**Your objective:** Identify and pull out each line of the entries in which "Blender" occurs.

* begin Data lines *

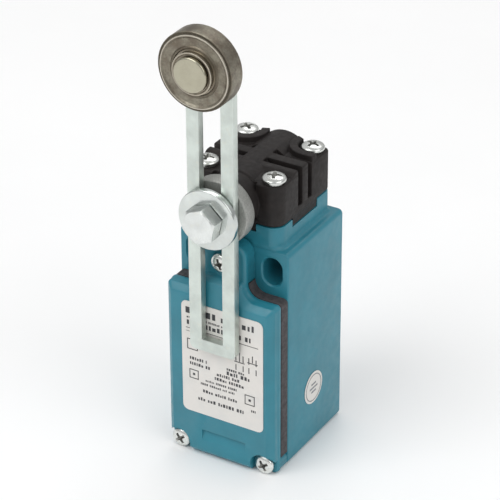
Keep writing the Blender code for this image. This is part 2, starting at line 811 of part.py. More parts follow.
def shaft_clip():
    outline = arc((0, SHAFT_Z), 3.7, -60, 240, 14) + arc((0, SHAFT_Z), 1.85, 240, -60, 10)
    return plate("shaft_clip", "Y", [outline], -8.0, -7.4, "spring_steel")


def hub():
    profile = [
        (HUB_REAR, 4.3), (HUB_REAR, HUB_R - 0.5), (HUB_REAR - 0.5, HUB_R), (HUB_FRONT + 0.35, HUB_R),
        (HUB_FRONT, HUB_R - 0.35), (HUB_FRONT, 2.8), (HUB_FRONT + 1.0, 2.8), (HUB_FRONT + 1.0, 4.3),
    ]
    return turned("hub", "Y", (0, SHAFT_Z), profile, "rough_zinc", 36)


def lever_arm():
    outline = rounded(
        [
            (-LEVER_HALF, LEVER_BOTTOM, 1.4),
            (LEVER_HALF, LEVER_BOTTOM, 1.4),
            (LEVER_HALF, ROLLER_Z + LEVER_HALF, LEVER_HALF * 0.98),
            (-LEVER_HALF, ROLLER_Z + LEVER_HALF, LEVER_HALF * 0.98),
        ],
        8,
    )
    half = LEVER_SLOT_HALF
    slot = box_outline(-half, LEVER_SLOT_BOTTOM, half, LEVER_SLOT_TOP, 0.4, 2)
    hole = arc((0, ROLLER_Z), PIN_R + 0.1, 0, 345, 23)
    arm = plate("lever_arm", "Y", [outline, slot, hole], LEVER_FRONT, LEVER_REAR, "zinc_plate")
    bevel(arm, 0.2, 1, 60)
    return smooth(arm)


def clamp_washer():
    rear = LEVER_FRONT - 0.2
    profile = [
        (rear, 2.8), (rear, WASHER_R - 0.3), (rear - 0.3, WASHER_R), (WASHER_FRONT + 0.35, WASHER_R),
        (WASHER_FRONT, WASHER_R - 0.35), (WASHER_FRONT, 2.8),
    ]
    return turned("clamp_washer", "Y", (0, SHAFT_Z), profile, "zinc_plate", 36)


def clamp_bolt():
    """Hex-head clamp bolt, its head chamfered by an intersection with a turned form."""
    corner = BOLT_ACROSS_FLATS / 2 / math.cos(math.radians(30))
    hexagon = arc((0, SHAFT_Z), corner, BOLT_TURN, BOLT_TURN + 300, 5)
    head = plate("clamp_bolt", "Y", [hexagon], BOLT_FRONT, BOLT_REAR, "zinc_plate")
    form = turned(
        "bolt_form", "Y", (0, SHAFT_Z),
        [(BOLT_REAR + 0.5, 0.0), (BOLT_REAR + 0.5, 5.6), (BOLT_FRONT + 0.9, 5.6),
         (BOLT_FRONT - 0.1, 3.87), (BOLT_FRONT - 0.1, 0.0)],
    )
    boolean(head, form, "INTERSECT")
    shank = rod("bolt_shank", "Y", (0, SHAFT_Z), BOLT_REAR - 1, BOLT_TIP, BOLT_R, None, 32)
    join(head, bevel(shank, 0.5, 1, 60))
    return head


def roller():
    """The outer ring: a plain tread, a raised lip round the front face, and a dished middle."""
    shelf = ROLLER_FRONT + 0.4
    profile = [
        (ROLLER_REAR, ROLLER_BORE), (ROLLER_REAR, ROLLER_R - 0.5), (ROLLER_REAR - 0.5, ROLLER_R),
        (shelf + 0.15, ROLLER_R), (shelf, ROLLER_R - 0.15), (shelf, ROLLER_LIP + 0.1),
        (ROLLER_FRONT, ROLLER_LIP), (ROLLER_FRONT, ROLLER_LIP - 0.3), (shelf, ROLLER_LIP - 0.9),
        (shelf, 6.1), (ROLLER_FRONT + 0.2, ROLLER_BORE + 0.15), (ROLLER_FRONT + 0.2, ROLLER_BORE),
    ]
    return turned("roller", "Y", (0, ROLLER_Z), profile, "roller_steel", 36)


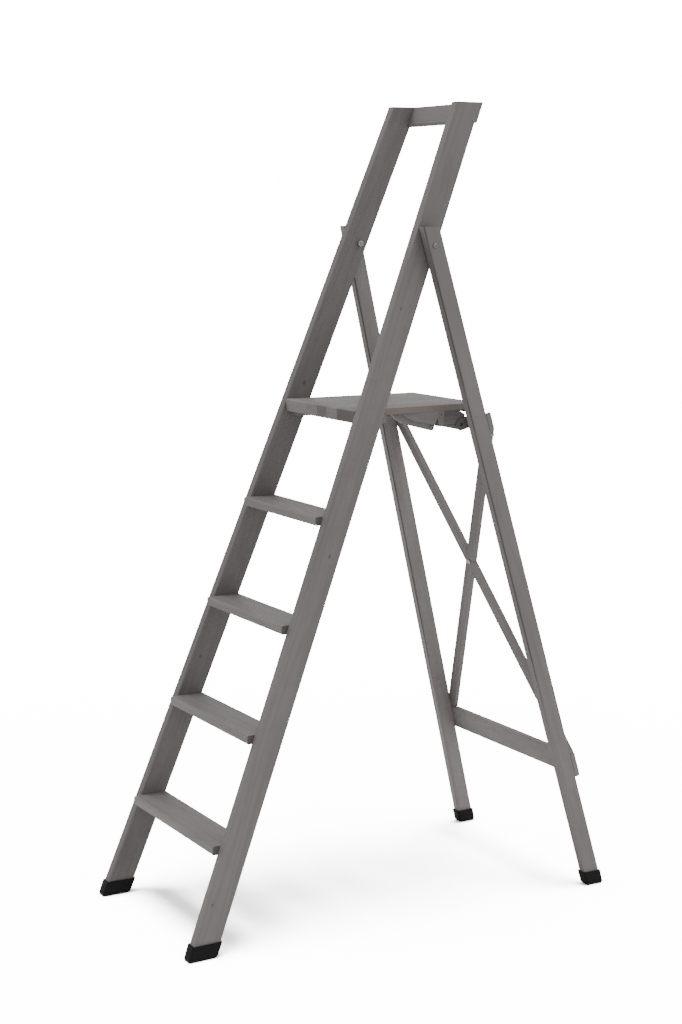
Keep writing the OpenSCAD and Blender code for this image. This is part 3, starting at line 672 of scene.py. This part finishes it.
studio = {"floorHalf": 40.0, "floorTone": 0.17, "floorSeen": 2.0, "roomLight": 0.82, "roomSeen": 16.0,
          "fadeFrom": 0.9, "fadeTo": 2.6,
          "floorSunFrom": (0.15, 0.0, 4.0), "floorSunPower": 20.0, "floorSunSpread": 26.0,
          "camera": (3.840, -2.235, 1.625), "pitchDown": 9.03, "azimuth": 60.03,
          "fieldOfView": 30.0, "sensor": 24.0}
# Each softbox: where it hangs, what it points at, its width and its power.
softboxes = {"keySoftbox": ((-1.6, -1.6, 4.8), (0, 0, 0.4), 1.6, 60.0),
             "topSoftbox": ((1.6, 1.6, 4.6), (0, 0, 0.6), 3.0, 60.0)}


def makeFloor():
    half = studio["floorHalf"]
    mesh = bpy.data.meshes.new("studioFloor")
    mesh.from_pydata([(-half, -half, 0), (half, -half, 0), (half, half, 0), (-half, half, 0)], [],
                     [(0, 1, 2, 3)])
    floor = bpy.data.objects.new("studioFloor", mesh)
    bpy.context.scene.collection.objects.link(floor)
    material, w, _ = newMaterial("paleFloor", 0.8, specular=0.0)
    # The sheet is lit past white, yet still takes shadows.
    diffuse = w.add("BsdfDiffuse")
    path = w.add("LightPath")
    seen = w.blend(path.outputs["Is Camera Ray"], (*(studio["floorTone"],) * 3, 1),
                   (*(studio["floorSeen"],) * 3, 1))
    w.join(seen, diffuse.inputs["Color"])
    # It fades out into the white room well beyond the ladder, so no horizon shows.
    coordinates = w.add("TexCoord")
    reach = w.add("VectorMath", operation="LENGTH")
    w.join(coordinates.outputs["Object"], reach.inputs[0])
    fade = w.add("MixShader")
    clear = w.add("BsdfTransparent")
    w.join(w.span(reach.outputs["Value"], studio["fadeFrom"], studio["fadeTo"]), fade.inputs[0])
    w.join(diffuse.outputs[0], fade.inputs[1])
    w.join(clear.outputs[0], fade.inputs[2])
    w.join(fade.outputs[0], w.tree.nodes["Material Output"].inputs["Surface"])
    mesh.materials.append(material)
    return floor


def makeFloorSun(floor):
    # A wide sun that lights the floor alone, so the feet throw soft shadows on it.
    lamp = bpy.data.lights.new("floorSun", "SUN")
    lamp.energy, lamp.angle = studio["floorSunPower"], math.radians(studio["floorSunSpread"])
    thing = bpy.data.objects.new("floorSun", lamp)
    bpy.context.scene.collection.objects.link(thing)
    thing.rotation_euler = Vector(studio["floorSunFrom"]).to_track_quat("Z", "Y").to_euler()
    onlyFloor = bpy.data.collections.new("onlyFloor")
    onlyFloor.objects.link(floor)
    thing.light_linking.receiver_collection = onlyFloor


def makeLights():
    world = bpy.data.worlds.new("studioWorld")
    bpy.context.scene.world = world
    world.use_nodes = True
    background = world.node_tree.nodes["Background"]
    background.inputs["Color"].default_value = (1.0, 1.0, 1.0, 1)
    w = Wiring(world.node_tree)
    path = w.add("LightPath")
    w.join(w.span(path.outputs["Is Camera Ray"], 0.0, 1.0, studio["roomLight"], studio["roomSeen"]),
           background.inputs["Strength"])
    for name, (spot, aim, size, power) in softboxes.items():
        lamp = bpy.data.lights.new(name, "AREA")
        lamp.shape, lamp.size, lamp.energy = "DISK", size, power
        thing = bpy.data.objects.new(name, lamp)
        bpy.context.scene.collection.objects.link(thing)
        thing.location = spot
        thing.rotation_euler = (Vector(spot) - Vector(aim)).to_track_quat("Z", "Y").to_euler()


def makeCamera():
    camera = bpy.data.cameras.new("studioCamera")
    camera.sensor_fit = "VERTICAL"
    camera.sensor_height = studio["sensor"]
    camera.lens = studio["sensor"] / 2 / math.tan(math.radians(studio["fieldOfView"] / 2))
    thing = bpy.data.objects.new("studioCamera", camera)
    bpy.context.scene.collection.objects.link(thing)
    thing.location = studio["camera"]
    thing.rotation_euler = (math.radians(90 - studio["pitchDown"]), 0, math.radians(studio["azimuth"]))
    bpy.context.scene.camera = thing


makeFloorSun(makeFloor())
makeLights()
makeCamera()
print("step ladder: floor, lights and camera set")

* end Data lines *

**Expected answer:**
Keep writing the Blender code for this image. This is part 2, starting at line 811 of part.py. More parts follow.
Keep writing the OpenSCAD and Blender code for this image. This is part 3, starting at line 672 of scene.py. This part finishes it.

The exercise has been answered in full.